С годами шутовство поутихло, даже «веселие пити» перестало быть таким обнадеживающим. Не случайно он вспоминает своего любимого Михаила Чехова, который раздружился с бутылкой, потому как вино перестало дарить «радость пессимизма».

Скоротать распад через «радость пессимизма» не удается. В такие времена всем трудно, но труднее всего артисту, владеющему формой. Один шутник, оказавшись свидетелем праздника, который устроил себе Олег Ефремов в Японии, подытожил: Ефремов в собственном саке. Это не только про «веселие пити» — про обретение своего основного жеста. Сергей Юрьевич вот уже три десятилетия «в собственном саке». Нет на свете того режиссера, который его пригласил в театр на Фонтанке в 1957 году, разглядел его основной жест и придал недоучившемуся юристу театральную форму. Три десятилетия он сам себе режиссер.

В Москву он не переехал и не перебрался, он в нее эмигрировал. Он покидал БДТ в надежде на самостоятельное режиссерское творчество, свободное от диктата Товстоногова (тот никаких соперников рядом с собой не терпел). Он не обрел в эмиграции ни своего театрального дома, ни той публики, которая ходила на Юрского в Ленинграде в эпоху советского царька Романова. В том Ленинграде он ведь был не просто блестящим актером. Он был властителем дум. То был юрский период нашего театра.

В одной из своих недавних книг актер вспоминает вскользь брошенное замечание диктатора по поводу его, Юрского, режиссерского дебюта: «Это самодеятельность, зря он занялся режиссурой». И дальше: «Это было клеймо. С ним я и пошел в дальнейшую жизнь». Не буду обсуждать прозорливость или недальновидность Учителя. Туг разворачивается история блудного сына, а в таких историях третейских судей не бывает. Не затаенная обида Сергея Юрьевича на глухую театральную среду есть важный знак его нынешнего самочувствия. Оно ничуть не умалило его актерской и режиссерской инициативы. Он отвечает много лет не только за себя, но и за Наталью Тенякову, и за Дарью Юрскую. Как в мольеровские времена, он мог бы назвать свой театр «Дети семьи».

Воспитанный в условиях великого театра-дома, он оказался в Москве достаточно одиноким. Не участвует в тусовках, не приписан ни к какой партии или группировке. В условиях бескостного театрального быта сохраняет «третью позицию». Да и быта как такового, кажется, не знает.

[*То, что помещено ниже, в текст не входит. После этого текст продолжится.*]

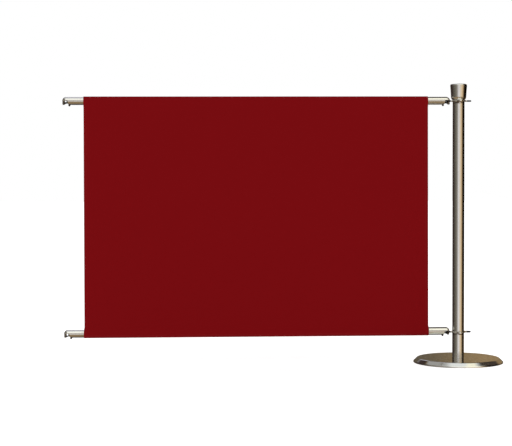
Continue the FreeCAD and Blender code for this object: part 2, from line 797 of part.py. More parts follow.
def write_everything():
    os.makedirs("parts", exist_ok=True)
    for node, piece in pieces.items():
        piece.Shape.exportStep("parts/%s.step" % node)
        print("%-24s %12.1f mm3" % (node, piece.Shape.Volume))


make_everything()
check_everything()
write_everything()
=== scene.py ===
"""Looks of the barrier post and its banner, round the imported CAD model. Metres, +Z up, post on the Z axis."""

import math

import bmesh
import bpy
from mathutils import Matrix, Vector


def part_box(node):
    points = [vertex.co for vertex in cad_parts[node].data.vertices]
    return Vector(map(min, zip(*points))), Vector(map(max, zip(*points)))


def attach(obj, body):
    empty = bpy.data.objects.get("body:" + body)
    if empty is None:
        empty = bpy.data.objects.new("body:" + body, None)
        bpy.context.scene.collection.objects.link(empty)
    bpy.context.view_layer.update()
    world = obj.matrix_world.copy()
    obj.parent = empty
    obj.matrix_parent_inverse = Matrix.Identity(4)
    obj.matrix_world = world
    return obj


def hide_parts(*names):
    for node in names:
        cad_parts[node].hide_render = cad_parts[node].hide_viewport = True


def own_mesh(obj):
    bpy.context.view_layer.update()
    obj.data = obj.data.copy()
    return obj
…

Все под его рукой превращается в прекрасную и хорошо подготовленную импровизацию: будь то юбилей Наташи Теняковой на открытой веранде ресторана, выходящего в старинный парк, или встреча очередного Нового года в узком кругу друзей. Готовятся стихи и частушки, посвящения и шарады. В любое бытовое действо, в «домашние радости» он привносит блеск ума и воображения. Там, где Юрский, все подтягиваются. Там, где Юрский, иначе острят и по-другому произносят тосты. Рядом с ним жизнь становится чуть- чуть художественнее.

В Ялте много лет назад он предложил вместе с ним бегать по утрам (тогда бегали от инфаркта). Местность там, как известно, упрямая, холмистая, ежедневно я трусил за Юрским, не тренированное сердце выпрыгивало из грудной клетки, но из уважения к бегущему впереди не мог прервать испытание. Поддерживая мой увядающий дух, он однажды бросил через плечо: «А можешь себе представить Гоголя или Толстого вот так трусцой бегущего по утрам?». Смеховой репризой он придал мне второе дыхание.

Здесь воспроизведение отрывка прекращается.